August – Olympic National Park.   Olympic is normally very rainy and wet, but in August you have your best shot of sunny skies and relatively warm weather.   The clear skies are also make this a great time for a side trip to the Space Needle in Seattle to get great views of Olympic and Mt Ranier National Parks.


September – Yosemite National Park.   Yosemite is another park that in the summer months is difficult to traverse due to crowds.   But visiting in the winter isn’t great because many of the roads are closed and huge portions of the park aren’t accessible.   September is a great time to visit as school is in session so the crowds are down and all of the park is open for business.

October – Acadia National Park.    Acadia in October is stunning.    The New England foliage is showing their full color and the weather is perfect.   Add in some lobster rolls was watching the ocean crash on the black rocks and I can’t think of a better place to be in October.

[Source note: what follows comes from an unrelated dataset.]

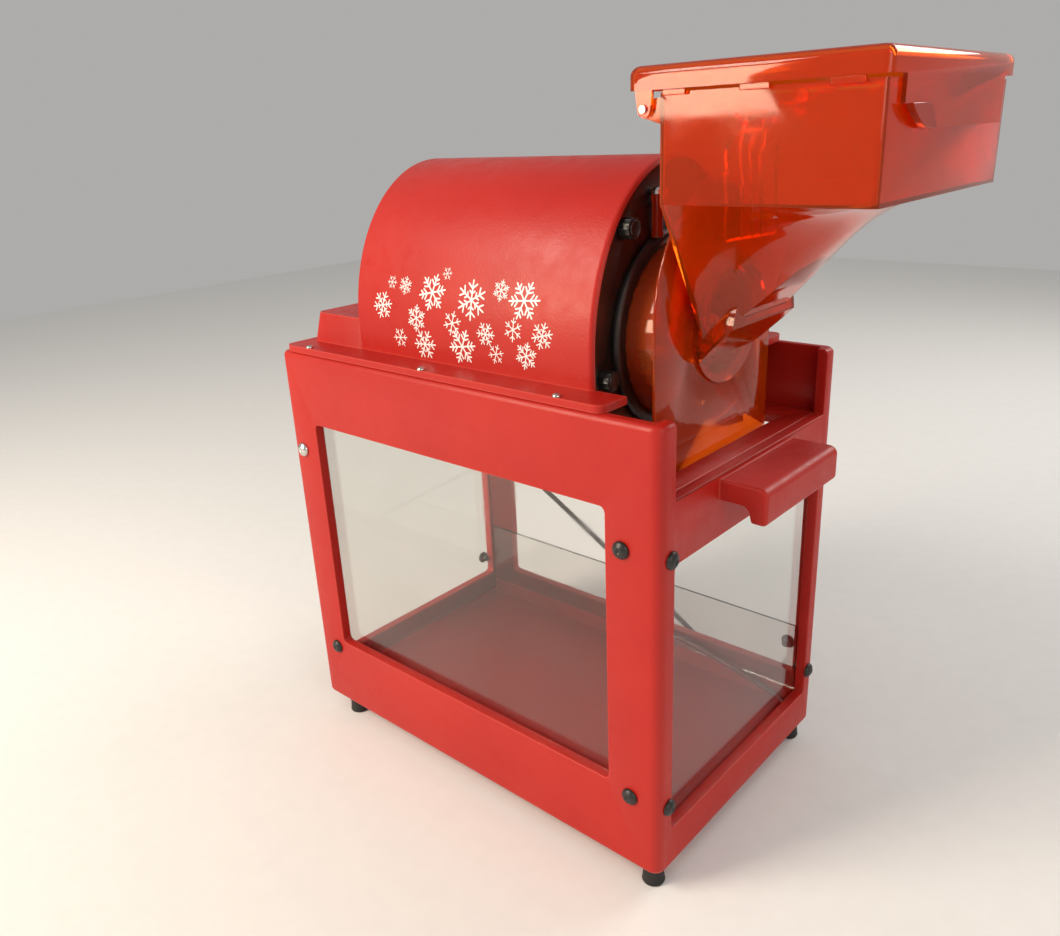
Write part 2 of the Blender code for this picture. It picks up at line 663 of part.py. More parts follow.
def keel(x):
    """Height and half width of the hopper's bottom at a station along x."""
    if x > KEEL_X:
        spread = (x - KEEL_X) / (HOPPER_END - KEEL_X)
        half = KEEL_HALF + (HOPPER_HALF - KEEL_HALF) * spread ** 2
    else:
        spread = (KEEL_X - x) / (KEEL_X - HOPPER_REAR)
        half = KEEL_HALF + (SPOUT_RADIUS - 0.004 - KEEL_HALF) * spread
    start, knee, end = 0.608, 0.636, 0.668
    if x <= start:
        height = HOPPER_BEND - KEEL_SLOPE * (knee - x)
    elif x >= end:
        height = HOPPER_BEND
    else:
        t = (x - start) / (end - start)
        low = HOPPER_BEND - KEEL_SLOPE * (knee - start)
        height = low + (HOPPER_BEND - low) * (2 * t - t * t)
    return height, half


def hopper_loops(inset, top):
    """Cross-sections of the hopper from its rear wall to its outer end."""
    stations = 15
    loops = []
    for i in range(stations):
        x = HOPPER_REAR + (HOPPER_END - HOPPER_REAR) * i / (stations - 1)
        height, half = keel(x)
        side = HOPPER_HALF - inset
        half = max(half - inset * 0.7, 0.010)
        place = HOPPER_REAR + inset + (HOPPER_END - HOPPER_REAR - 2 * inset) * i / (stations - 1)
        half = min(half, side - 0.0004)
        bend = HOPPER_BEND + inset * 0.6
        bottom = height + inset - 0.0002
        section = [(MID - side, top), (MID - side, bend), (MID - half, bottom),
                   (MID + half, bottom), (MID + side, bend), (MID + side, top)]
        loops.append([Vector((place, y, z)) for y, z in section])
    return loops


def spout(name, radius, low, high, collar, rise):
    """Round spout whose underside slopes like the keel beyond its collar."""
    def underside(x):
        return 0.526 + rise + KEEL_SLOPE * (x - SPOUT_END)
    body = cylinder(name, "X", (MID, SPOUT_HEIGHT), radius, low, high, 64)
    outline = ((collar, 0.40), (0.56, 0.40), (0.56, underside(0.56)), (collar, underside(collar)))
    return cut(body, prism("trim", outline, "Y", 0, DEPTH))


def hopper():
    """Ice hopper: a box above, a trough below that ends in the round feed spout."""
    body = loft("hopper", hopper_loops(0, HOPPER_TOP))
    join(body, spout("spout", SPOUT_RADIUS, GUARD[0] + 0.0002, SPOUT_END, SPOUT_COLLAR, 0))
    for y in (MID - HOPPER_HALF, MID + HOPPER_HALF - HOPPER_WALL):
        ear = [(HOPPER_REAR + 0.004, HINGE[1] - 0.012), (HOPPER_REAR + 0.004, HINGE[1] + 0.008)]
        ear += circle(HINGE, 0.007, 9, math.pi / 2, math.pi)
        join(body, prism("ear", ear, "Y", y, y + HOPPER_WALL))
    inner = loft("hollow", hopper_loops(HOPPER_WALL, HOPPER_TOP + 0.02))
    join(inner, spout("throat", SPOUT_RADIUS - HOPPER_WALL, 0.470, SPOUT_END - HOPPER_WALL,
                      SPOUT_COLLAR - HOPPER_WALL, 0.0044))
    cut(body, inner)
    cut(body, cylinder("rod", "Y", HINGE, HINGE_ROD + GAP, 0, DEPTH, 24))
    finish(body, "orange_polycarbonate")


def lid():
    """Lid with a skirt all round, a rounded nose over the hinge and a deep apron at the outer end."""
    half = HOPPER_HALF + LID_WALL + 0.0006
    end = HOPPER_END + 0.0006
    skirt = LID_TOP - LID_SKIRT
    nose = circle((LID_NOSE + 0.0095, LID_TOP - 0.0095), 0.0095, 7, math.pi / 2, math.pi / 2)
    outline = [(end + LID_WALL, skirt), (end + LID_WALL, LID_TOP)] + nose + [(LID_NOSE, skirt)]
    top = prism("hopper_lid", outline, "Y", MID - half, MID + half)
    inner_nose = circle((LID_NOSE + 0.0095, LID_TOP - 0.0095), 0.0065, 5, math.pi / 2, math.pi / 2)
    hollow = [(end, skirt - 0.01), (end, LID_TOP - LID_WALL)] + inner_nose
    hollow.append((LID_NOSE + LID_WALL, skirt - 0.01))
    cut(top, prism("hollow", hollow, "Y", MID - half + LID_WALL, MID + half - LID_WALL))
    apron = [(MID - 0.107, skirt + 0.002), (MID - 0.107, 0.701), (MID - 0.066, 0.701),
             (MID - 0.060, 0.684), (MID + 0.107, 0.684), (MID + 0.107, skirt + 0.002)]
    join(top, prism("apron", apron, "X", end, end + LID_WALL))
    for y in (MID - half, MID + half - LID_WALL):
        tab = [(HINGE[0] - 0.008, skirt + 0.002), (HINGE[0] - 0.006, HINGE[1])]
        tab += circle(HINGE, 0.006, 7, math.pi, math.pi)
        tab += [(HINGE[0] + 0.006, HINGE[1]), (HINGE[0] + 0.008, skirt + 0.002)]
        join(top, prism("tab", tab, "Y", y, y + LID_WALL))
    cut(top, cylinder("rod", "Y", HINGE, HINGE_ROD + GAP, 0, DEPTH, 24))
    finish(top, "orange_polycarbonate", pivot=(HINGE[0], MID, HINGE[1]))
    rod = cylinder("lid_hinge_rod", "Y", HINGE, HINGE_ROD, MID - half - 0.002, MID + half + 0.002, 24)
    finish(rod, "bright_steel", smooth=35)


def baffle():
    """Wire baffle that hangs in front of the feed mouth, its pivot block and its pin."""
    x, z = BAFFLE_AXIS
    wall = HOPPER_REAR + HOPPER_WALL + GAP
    block = box("baffle_block", (wall, MID - 0.030, z - 0.010), (x + 0.006, MID + 0.030, z + 0.010))
    cut(block, box("slot", (wall + 0.0035, MID - 0.022, z - 0.02), (x + 0.02, MID + 0.022, z + 0.02)))
    cut(block, cylinder("bore", "Y", BAFFLE_AXIS, 0.0021, MID - 0.04, MID + 0.04, 24))
    finish(block, "orange_polycarbonate")
    pin = cylinder("baffle_pin", "Y", BAFFLE_AXIS, 0.0020, MID - 0.0325, MID + 0.0325, 24)
    finish(pin, "bright_steel", smooth=35)
    profile = [(0.0022, MID - 0.0205), (0.0045, MID - 0.0205), (0.0045, MID + 0.0205), (0.0022, MID + 0.0205)]
    sleeve = turned("feed_baffle", "Y", BAFFLE_AXIS, profile, 24)
    radius = 0.028
    top = z - 0.014
    arch = [Vector((x, MID - BAFFLE_HALF, 0.600))]
    for start, sign in ((math.pi, -1), (math.pi / 2, 1)):
        offset = -BAFFLE_HALF + radius if sign < 0 else BAFFLE_HALF - radius
        for y, height in circle((MID + offset, top - radius), radius, 7, start, -math.pi / 2):
            arch.append(Vector((x, y, height)))
    arch.append(Vector((x, MID + BAFFLE_HALF, 0.600)))
    half = BAFFLE_HALF + 0.0008
    wires = [arch, [Vector((x, MID - half, 0.601)), Vector((x, MID + half, 0.601))]]
    for offset in (-0.018, 0.018):
        wires.append([Vector((x, MID + offset, z - 0.003)), Vector((x, MID + offset, 0.600))])
    wires.append([Vector((x, MID, top - 0.0005)), Vector((x, MID, 0.600))])
    for points in wires:
        wire = tube("wire", points, BAFFLE_WIRE, 1)
        combine(sleeve, mesh_copy(wire), "UNION")
    finish(sleeve, "bright_steel", pivot=(x, MID, z))


def mesh_copy(curve_object):
    """Replace a curve object by a mesh of the same shape."""
    depsgraph = bpy.context.evaluated_depsgraph_get()
    mesh = bpy.data.meshes.new_from_object(curve_object.evaluated_get(depsgraph))
    copy = bpy.data.objects.new(curve_object.name, mesh)
    bpy.context.scene.collection.objects.link(copy)
    bpy.data.objects.remove(curve_object)
    return copy


# Power cord and drain hose

CORD_ROUTE = (
    CORD_EXIT, (0.0350, 0.3480, 0.4919), (0.0350, 0.3560, 0.4892), (0.0346, 0.3634, 0.4828),
    (0.0337, 0.3688, 0.4725), (0.0320, 0.3710, 0.4580), (0.0285, 0.3706, 0.4330), (0.0240, 0.3685, 0.4050),
    (0.0195, 0.3658, 0.3760), (0.0155, 0.3636, 0.3450), (0.0130, 0.3625, 0.3080), (0.0150, 0.3622, 0.2720),
    (0.0270, 0.3615, 0.2390), (0.0500, 0.3605, 0.2155),
    (0.0770, 0.3600, 0.1990), (0.1170, 0.3600, 0.1765), (0.1560, 0.3600, 0.1540), (0.1940, 0.3600, 0.1320),
    (0.2400, 0.3602, 0.1050), (0.2850, 0.3606, 0.0780), (0.3300, 0.3612, 0.0500), (0.3700, 0.3618, 0.0230),
    (0.4000, 0.3625, 0.0020), (0.4240, 0.3635, -0.0130), (0.4450, 0.3665, -0.0200), (0.4640, 0.3740, -0.0205),
    (0.4760, 0.3880, -0.0205), (0.4765, 0.4045, -0.0205), (0.4660, 0.4185, -0.0205), (0.4480, 0.4265, -0.0205),
    (0.4250, 0.4290, -0.0205), (0.4050, 0.4290, -0.0205), (0.3850, 0.4290, -0.0205),
)

HOSE_ROUTE = (
    (DRAIN[0] + 0.0166, DRAIN[1], 0.0310),
    (0.2900, 0.3005, 0.0318), (0.3050, 0.3040, 0.0400), (0.3220, 0.3085, 0.0488),
    (0.3380, 0.3125, 0.0545), (0.3530, 0.3142, 0.0562), (0.3690, 0.3148, 0.0545), (0.3880, 0.3150, 0.0505),
    (0.4100, 0.3150, 0.0460), (0.4350, 0.3150, 0.0408), (0.4600, 0.3148, 0.0350), (0.4800, 0.3142, 0.0298),
    (0.4970, 0.3132, 0.0248), (0.5100, 0.3115, 0.0208),
)


def power_cord():
    finish(tube("power_cord", smooth_route(CORD_ROUTE, 2), CORD_RADIUS), "black_rubber")
    base = -FOOT
    profile = [(COIL_INNER, base), (COIL_OUTER, base), (COIL_OUTER, base + COIL_HEIGHT),
               (COIL_INNER, base + COIL_HEIGHT)]
    finish(turned("cord_coil", "Z", COIL_CENTRE, profile, 40), "black_rubber")
    plug = turned("power_plug", "X", (0, 0),
                  [(0, 0), (0.0045, 0), (0.0065, 0.014), (0, 0.0141)], 16)
    join(plug,
         prism("body", rounded((-0.0125, -0.0120), (0.0125, 0.0120), 0.005, 4), "X", 0.013, 0.042),
         box("blade_a", (0.041, -0.0066, -0.0030), (0.058, -0.0050, 0.0034)),
         box("blade_b", (0.041, 0.0050, -0.0030), (0.058, 0.0066, 0.0034)),
         cylinder("earth", "X", (0, -0.0085), 0.0023, 0.041, 0.060, 12))
    angle = math.radians(120)
    radius = (COIL_INNER + COIL_OUTER) / 2 + CORD_RADIUS
    heading = Vector((-math.sin(angle), math.cos(angle), 0))
    start = Vector((COIL_CENTRE[0] + radius * math.cos(angle),
                    COIL_CENTRE[1] + radius * math.sin(angle), -0.0118))
    turn = heading.to_track_quat("X", "Z").to_matrix().to_4x4()
    plug.data.transform(Matrix.Translation(start + heading * 0.032) @ turn)
    finish(plug, "black_plastic")


def drain():
    """Drain elbow in the cabinet floor and the hose on its barb."""
    x, y = DRAIN
    elbow = turned("drain_elbow", "Z", DRAIN,
                   [(0, 0.0005), (0.0046, 0.0005), (0.0046, FLOOR + GAP), (0.0115, FLOOR + GAP),
                    (0.0115, FLOOR + 0.003), (0.0062, FLOOR + 0.0035), (0.0062, 0.0350), (0, 0.0368)], 24)
    join(elbow, turned("barb", "X", (y, 0.0310),
                       [(0, x), (0.0048, x), (0.0048, x + 0.012), (0.0040, x + 0.016), (0, x + 0.016)], 16))
    finish(elbow, "black_plastic", smooth=40)
    finish(tube("drain_hose", smooth_route(HOSE_ROUTE, 2), HOSE_RADIUS), "red_hose")


def main():
    for obj in list(bpy.data.objects):
        bpy.data.objects.remove(obj)
    cabinet_shell()
    deck()
    feet()
    panes()
    pins()
    motor_cover()
    cover_screws()
    switch()
    strain_relief()
    motor()
    head_plate()
    knobs()
    clamp_ring()
    shaver_housing()
    cutting_ring()
    cutter()
    ice_guard()
    hopper()
    lid()
    baffle()
    power_cord()
    drain()
    end = HOPPER_END + 0.0006 + LID_WALL
    shift = Vector((-end / 2, -MID, FOOT))
    for obj in bpy.data.objects:
        obj.location += shift


main()
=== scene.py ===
"""Looks for the table-top shaved ice machine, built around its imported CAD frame.

Lengths are in metres. The frame's origin is the middle of the footprint on the surface the machine
stands on. at(x, y, z) takes cabinet coordinates: x from the rear end towards the hopper, y from the
front face towards the operator's side, z up from the cabinet's underside.
"""

import json
import math

import bmesh
import bpy
from mathutils import Euler, Matrix, Vector


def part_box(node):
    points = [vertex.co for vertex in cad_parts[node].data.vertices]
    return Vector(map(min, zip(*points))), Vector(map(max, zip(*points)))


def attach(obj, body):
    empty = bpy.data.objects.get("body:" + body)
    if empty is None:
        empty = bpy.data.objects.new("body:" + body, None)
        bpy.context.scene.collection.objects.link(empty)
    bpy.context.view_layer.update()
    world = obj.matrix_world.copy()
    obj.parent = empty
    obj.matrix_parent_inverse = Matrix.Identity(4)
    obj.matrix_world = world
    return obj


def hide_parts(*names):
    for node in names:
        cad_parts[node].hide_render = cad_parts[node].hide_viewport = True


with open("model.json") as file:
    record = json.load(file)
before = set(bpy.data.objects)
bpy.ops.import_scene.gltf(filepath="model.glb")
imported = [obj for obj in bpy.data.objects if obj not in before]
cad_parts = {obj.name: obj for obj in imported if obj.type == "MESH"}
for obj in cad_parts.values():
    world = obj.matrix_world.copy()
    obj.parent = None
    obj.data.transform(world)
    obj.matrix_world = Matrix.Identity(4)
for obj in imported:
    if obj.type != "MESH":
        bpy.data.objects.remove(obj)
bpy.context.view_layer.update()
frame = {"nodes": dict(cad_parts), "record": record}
nodes = frame["nodes"]
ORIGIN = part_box("cabinet_shell")[0]


def at(x, y, z):
    return ORIGIN + Vector((x, y, z))


# Dimensions shared with the CAD, in cabinet coordinates
LENGTH = 0.530
DEPTH = 0.335
HEIGHT = 0.467
WALL = 0.012
FLOOR = 0.016
POST = 0.023
RAIL_TOP = 0.397
FOOT = 0.024
MID = DEPTH / 2
GAP = 0.0003
FLANGE_TOP = HEIGHT + 0.0075
PLINTH_TOP = 0.508
DOME_REAR = 0.106
DOME_FRONT = 0.434
DOME_SPRING = 0.500
DOME_HALF = 0.132
DOME_RISE = 0.169
COVER_WALL = 0.004
AXIS_HEIGHT = 0.507
DRUM_RADIUS = 0.086
LID_TOP = 0.737
LID_SKIRT = 0.0177
CORD_RADIUS = 0.0035
HOSE_RADIUS = 0.0038


# Shape helpers

def solid(name, bm):
    bmesh.ops.recalc_face_normals(bm, faces=bm.faces)
    mesh = bpy.data.meshes.new(name)
    bm.to_mesh(mesh)
    bm.free()
    obj = bpy.data.objects.new(name, mesh)
    bpy.context.scene.collection.objects.link(obj)
    return obj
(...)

November – Biscayne National Park.  Visiting this park in South Florida in the summer is like giving yourself over to the mosquitoes as a human sacrifice, but the bugs die down in late fall but the weather is still nice.   This is the best time of year to visit this park.

December – Yellowstone National Park.   Snowmobiling through Yellowstone is one of my bucket list items.   Wildlife is easy to spot in the snow and the cold air really shows off the steam rising from the hot springs and geysers.